Originally posted by @Edward Powers :

I've been searching non stop for an answer to my first question and can't seem to get a concrete answer. I'll continue to look, thanks 

 Honestly there is no good answer because if you do have to back out of a deal..   A.  you will typically lose your ernest money.  B.  You could be sued.  The seller might try to make you buy the property.  C.  You will develop the reputation of someone who doesn't close on deals which is the worst thing to be in the acquisition world.  

Personally, if I tell someone that I am buying a house (handshake or contract) I will close on it 100% of the time.  Reputation means a lot.  You will find that buyers and sellers in the investor world run in the same circles and talk to each other.   Word will travel fast.  

Thats why I suggest to get into earning bird dog fees and commissions before attempting to flip a contract.   

@Edward Powers

Don't listen to anyone on here, seriously man. I'm 19, dropped out of college, and am profiting greatly from wholesaling while acting both more ethical and legally than most agents even are.

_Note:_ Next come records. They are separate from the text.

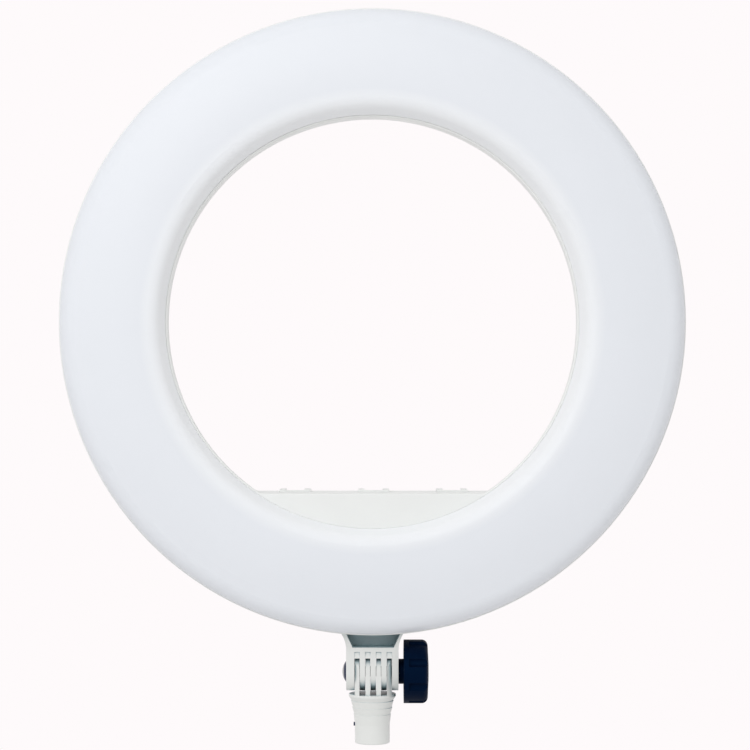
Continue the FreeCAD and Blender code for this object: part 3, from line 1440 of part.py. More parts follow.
def make_power():
    x = dim.switch_shift
    z = -switch_drop
    half_w = dim.switch_width / 2
    half_h = dim.switch_height / 2
    frame = dim.switch_frame
    case = new_body("power_switch", RING)
    pad(case, "case", "XZ", back - dim.switch_depth, back,
        [rectangle(x - half_w, z - half_h, x + half_w, z + half_h)])
    pad(case, "frame", "XZ", back, back + frame,
        [rectangle(x - half_w - frame, z - half_h - frame, x + half_w + frame,
                   z + half_h + frame)])
    gap = dim.rocker_gap
    rock_w = dim.rocker_width / 2
    rock_h = dim.rocker_height / 2
    pocket(case, "well", "XZ", back + frame, back + frame - dim.switch_well,
           [rectangle(x - rock_w - gap, z - rock_h - gap, x + rock_w + gap, z + rock_h + gap)])
    pin = back + frame - dim.rocker_pin_drop
    pin_end = rock_h + gap + dim.rocker_pin_reach
    hole_end = pin_end + dim.rocker_pin_end_gap
    pocket(case, "pin_holes", "XY", z - hole_end, z + hole_end,
           [circle(x, pin, dim.rocker_pin + dim.rocker_pin_gap)])
    spread = dim.switch_tab_spread
    tab_u = dim.switch_tab_width / 2
    tab_v = dim.switch_tab_wall / 2
    tabs = [rectangle(x + side * spread - tab_u, z - tab_v, x + side * spread + tab_u, z + tab_v)
            for side in (-1, 1)]
    foot = back - dim.switch_depth
    pad(case, "tabs", "XZ", foot, foot - dim.switch_tab, tabs)
    make_rocker(x, z, pin, pin_end)
    inlet = new_body("power_inlet", RING)
    x = -dim.inlet_shift
    pad(inlet, "barrel", "XZ", back - dim.inlet_depth, back,
        [circle(x, z, dim.inlet_body_radius)])
    pad(inlet, "flange", "XZ", back, back + dim.inlet_flange,
        [circle(x, z, dim.inlet_flange_radius)])
    mouth = back + dim.inlet_flange
    pocket(inlet, "plug_hole", "XZ", mouth, mouth - dim.inlet_bore_depth,
           [circle(x, z, dim.inlet_bore)])
    pad(inlet, "pin", "XZ", mouth - dim.inlet_bore_depth, mouth - dim.inlet_pin_sunk,
        [circle(x, z, dim.inlet_pin)])
    nut = new_body("inlet_nut", RING)
    pad(nut, "nut", "XZ", back_inside - dim.inlet_nut, back_inside,
        [hexagon(x, z, dim.inlet_flange_radius),
         circle(x, z, dim.inlet_body_radius + dim.thread_gap)])


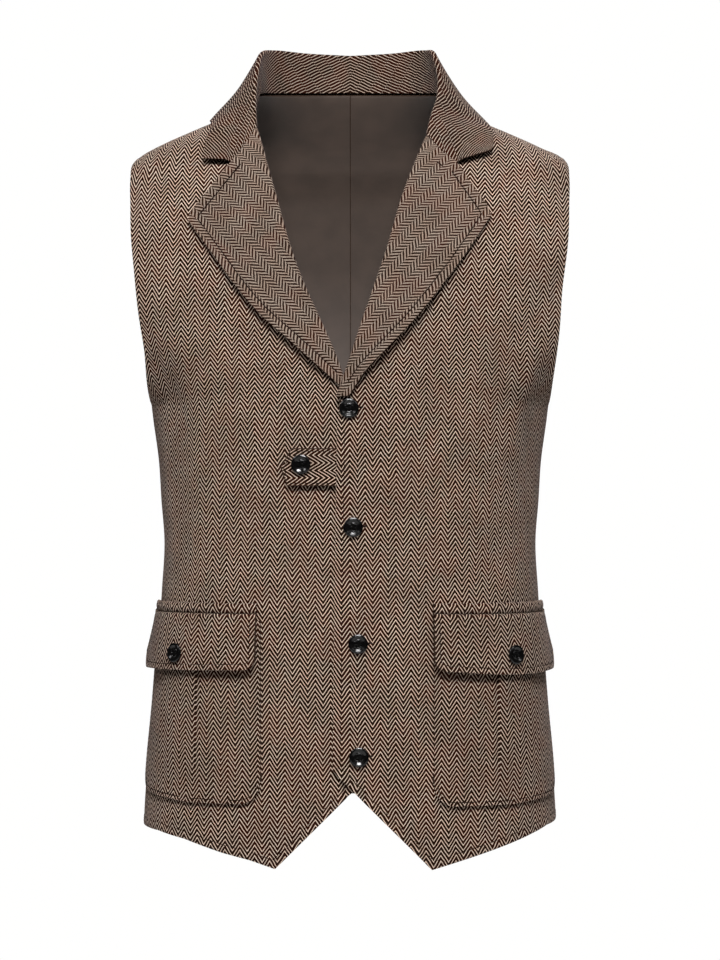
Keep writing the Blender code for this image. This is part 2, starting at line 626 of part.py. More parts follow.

I'll break it down for you. First step is to NOT get your license.  Second step is to DON'T LISTEN TO PEOPLE THAT DON'T DO WHAT YOU DO. I use my real estate attorney, who is actually familiar with the laws in my jurisdiction not someone halfway across the country that read some BP articles.

I'll give you the concrete answers you are looking for, because I feel your pain in trying to find them. I've said it once and I'll say it many more times, wholesalers are the punching bags on BP and everyone comes in to give their .02 whenever the topic is brought up without knowing a thing about the actual subject.

 I had no one else do that for me. I had to figure it out, man. 

Again, first rule of BP. DON'T LISTEN TO PEOPLE ON HERE UNLESS THEY ARE FAMILIAR AND HAVE EXPERTISE IN YOUR EXACT AREA OF INQUIRY IN YOUR JURISDICTION. If I wanted "pointers" or "advice" I'd call my grandfather up. Seriously. I knew people were making wholesaling work on a massive scale across the US, I had to push through the clutter and get to the real people who gave me the real answers. Looking forward to talking

@Edward Powers , I think getting your real estate license is a terrible idea unless legally compelled to do so in your state.

As to wholesaling there are many paths you can take.  What I have done is:

1. Acted as a "finder" for a hedge fund and signed contracts up in their entity. This was a great way to learn the ropes and utilize their expertise.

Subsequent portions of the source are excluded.